Speaking of fun, Arisman spent two years painting, drawing and sculpting monkeys—not your run-of-the-mill monkeys but sacred monkeys, which inhabited both his illustration and gallery art. “Saturated in ‘monkeydom,’” he explains, he turned his passion from the visual to the literary with a coming-of-age story about a boy named Marshall who was born with a twin brother that was a monkey.

Initially the 2010 novel The Divine Elvis was only in written form. Then he added over 100 illustrations. His goal in writing a full-length illustrated novel was to find out if he could sustain a story for more than one page. “Writing activates a curious stream of consciousness inside me that is different than painting.
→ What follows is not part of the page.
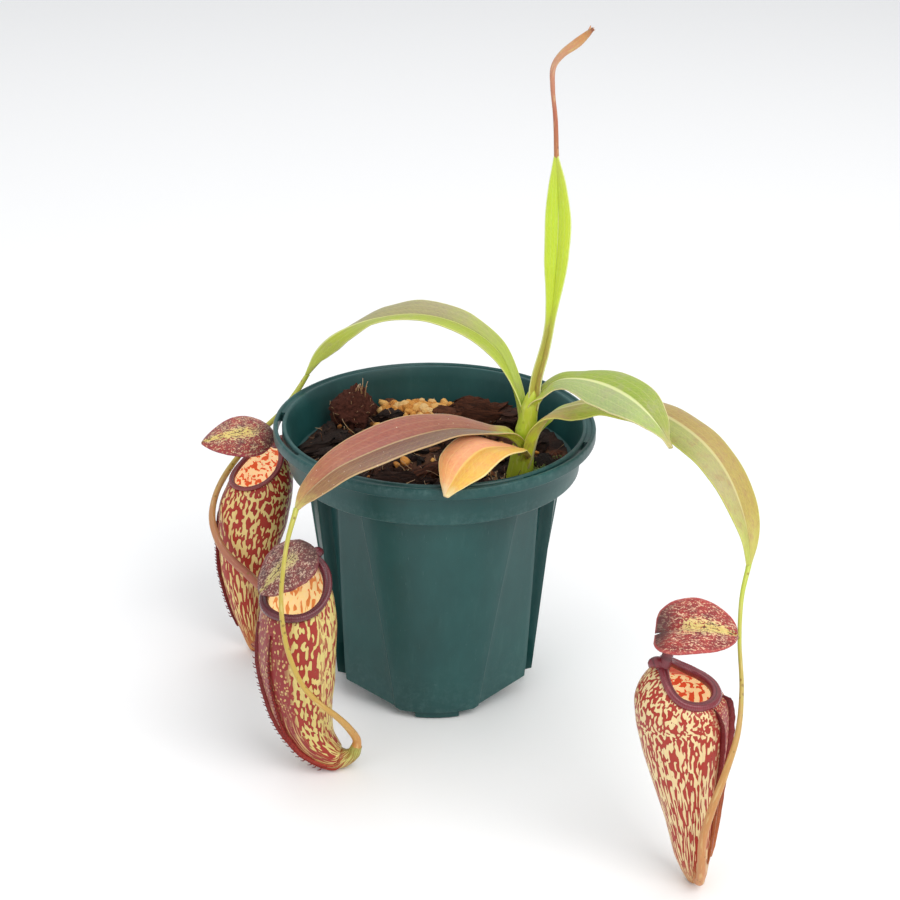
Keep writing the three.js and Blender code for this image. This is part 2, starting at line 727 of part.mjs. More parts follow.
add("pot", makePot(), "pot", 0.5);
add("potting_mix", makeMix(), "mix", 0.95);
add("fern_root_chunk", makeChunk(), "chunk", 0.95);
add("granule_heap", toGeometry(makeHeap()), "granule", 0.9);
add("stem", growth(STEM, { sides: 12, steps: 10 }), "stem");
for (const [name, leaf] of Object.entries(LEAVES)) add(name, makeBlade(leaf), leaf.colour, 0.5);
for (const [name, rows] of Object.entries(TENDRILS)) {
  const colour = name === "tendril_upright" ? "bud" : "tendril";
  add(name, growth(rows, { sides: 7, steps: Math.round(2.5 * rows.length) }), colour);
}
for (const [name, pitcher] of Object.entries(PITCHERS)) {
  add(`pitcher_${name}`, makePitcher(pitcher), "pitcher", 0.35);
  add(`lid_${name}`, makeLid(pitcher), "lid", 0.4);
}

export default plant;
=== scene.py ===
"""A young tropical pitcher plant in a green slotted nursery pot, dressed for rendering."""
import random
from math import atan2, cos, degrees, exp, hypot, pi, radians, sin, sqrt

import bmesh
import bpy
from mathutils import Matrix, Vector, noise


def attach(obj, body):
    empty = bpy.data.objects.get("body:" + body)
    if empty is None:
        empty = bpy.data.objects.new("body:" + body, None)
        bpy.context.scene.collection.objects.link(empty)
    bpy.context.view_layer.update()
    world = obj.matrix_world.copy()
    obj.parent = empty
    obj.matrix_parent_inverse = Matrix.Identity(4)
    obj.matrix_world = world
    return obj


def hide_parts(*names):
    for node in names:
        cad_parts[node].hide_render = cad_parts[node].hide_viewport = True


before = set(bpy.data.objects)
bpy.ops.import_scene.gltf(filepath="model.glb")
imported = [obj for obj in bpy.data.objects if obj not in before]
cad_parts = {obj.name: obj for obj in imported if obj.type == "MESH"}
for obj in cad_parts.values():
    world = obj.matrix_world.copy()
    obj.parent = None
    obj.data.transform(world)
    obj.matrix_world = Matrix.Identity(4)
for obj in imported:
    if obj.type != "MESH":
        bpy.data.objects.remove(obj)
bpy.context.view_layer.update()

MM = 0.001
UP = Vector((0, 0, 1))
TAU = 2 * pi


# ---------- camera ----------
def add_camera():
    height, back, focal = 0.2798, 0.4638, 72.0
    pitch, yaw, roll = (radians(a) for a in (24.23, 0.54, 0.76))
    look = Vector((sin(yaw) * cos(pitch), cos(yaw) * cos(pitch), -sin(pitch)))
    right = Vector((cos(yaw), -sin(yaw), 0))
    above = right.cross(look)
    turned = right * cos(roll) + above * sin(roll)
    above = above * cos(roll) - right * sin(roll)
    data = bpy.data.cameras.new("camera")
    data.lens, data.sensor_width, data.clip_start = focal, 36.0, 0.01
    camera = bpy.data.objects.new("camera", data)
    axes = Matrix((turned, above, -look)).transposed().to_4x4()
    camera.matrix_world = Matrix.Translation((0, -back, height)) @ axes
    bpy.context.scene.collection.objects.link(camera)
    bpy.context.scene.camera = camera


add_camera()


# ---------- measures, in millimetres ----------
POT = {
    "height": 80, "rim": 45.2, "inner": 41.5, "lip": 76.8, "collar_top": 41.6, "collar_low": 40.9,
    "shelf": 67.5, "foot": 2.2, "wall": 1.3, "panel": (29, 36.5), "facet": (31.3, 35.8),
    "groove": (28.4, 32.2), "half": (24, 36), "facet_end": (56, 50), "lift": 5, "turn": -87,
    "slot": (42.75, 43.95), "slots": (78, 192, 323), "slot_half": 20, "slits": (60, 180, 300),
    "pad": (23.5, 28.2), "pad_half": 13, "floor": 22,
}
MIX_LEVEL = 70
MIX_REACH = 37.9
STEM_FOOT = (25, -15)  # kept free of bark and granules
CHUNK = Vector((-24.3, 18.5, 75.5))
HEAP = (-6, 26)
COUNTS = {"chips": 330, "fibres": 190, "bundle": 16, "moss": 360, "heap": 120, "loose": 46, "tufts": 22,
          "standing": 9}  # of each small thing that is scattered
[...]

Writing occurs after the painting and not before it.” The story was inspired by his family. “I have a brother two years older than me who is from another planet. My mother was a twin with six sets of twins in her family. My grandmother on my father’s side was a noted psychic and Spiritualist minister. My mother’s parents were Pentecostal Holy Rollers. I knew enough family secrets that I could betray in writing now that my parents are dead.”

Prior to The Divine Elvis, Arisman taught himself motion and sound in a project called Cobalt Blue, a DVD of current paintings with a custom composed soundtrack over which he narrated tales about the work. “There is so much pretentious artspeak out there I thought it might be refreshing to simply track the stories that surround the art.” He also produced a newspaper, Brief Encounter With Some Very Fine Artists, which combined his and other artists’ work in poking fun at the art world in the Dada and Fluxus tradition. …

Arisman does not define himself as low or high but he is still wandering and looking for the right space and place. He accepts that the audience for what he does is limited, and in recent years, his market for illustration has tapered off. Still, he will not conform to fashions. In a recent conversation he quipped, “what I do is always surprising but never mainstream.” He added, “I am a bad barometer for what will sell or for what is appealing to my fellow man. … Does that make sense.”